Что бы там ни было в будущем, но сегодняшний урок был блестящим. С пригорка долго за нами следило скученное стадо коров и лошадей. Мало-помалу они нас забыли, но только одна рыжая лошадь, пока не ушли, вытянув шею, повертывалась к нам, ее тонкая шея, вытянутая над стадом, была похожа на высокую мушку винтовки при очень далеком прицеле.

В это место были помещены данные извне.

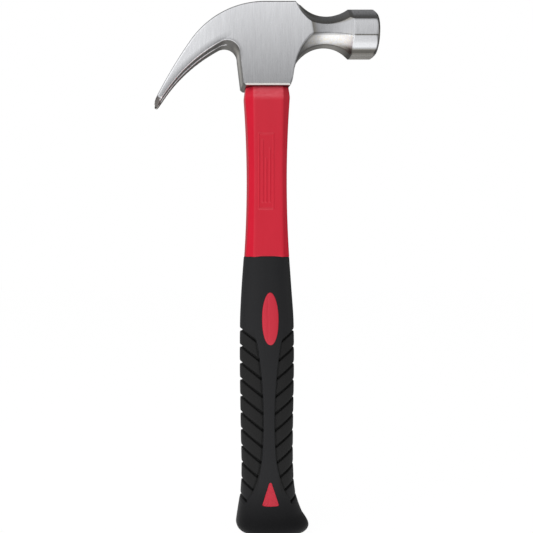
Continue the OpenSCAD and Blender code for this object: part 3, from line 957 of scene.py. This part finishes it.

В полусне я потом думал об этой невесте как о математической отрицательной величине, от помножения которой на мою величину получается жизненная положительная величина. Вспоминая математику, я представил себя самого плюсом, а ее минусом, потом себя минусом, ее плюсом, но плюс на минус и минус на плюс давал минус. Откуда же бралась величина положительная, напр., мои детские рассказы, наконец, мои дети, такие хорошие. Вот как забыл я математику, что только совершенно проснувшись, вспомнил, — минус на минус дает плюс, значит, и она минус, и я минус, мы отрицаем друг друга и даем плюс.
(Помимо значения «невесты» в творческом процессе надо обратить внимание на то, что она всегда в «хорошем обществе», которое и ненавистно мне и тянет к себе. Припомнить Пушкина и особенно Лермонтова, которые тоже ненавидели «хорошее общество» и роковым образом к нему тяготели.)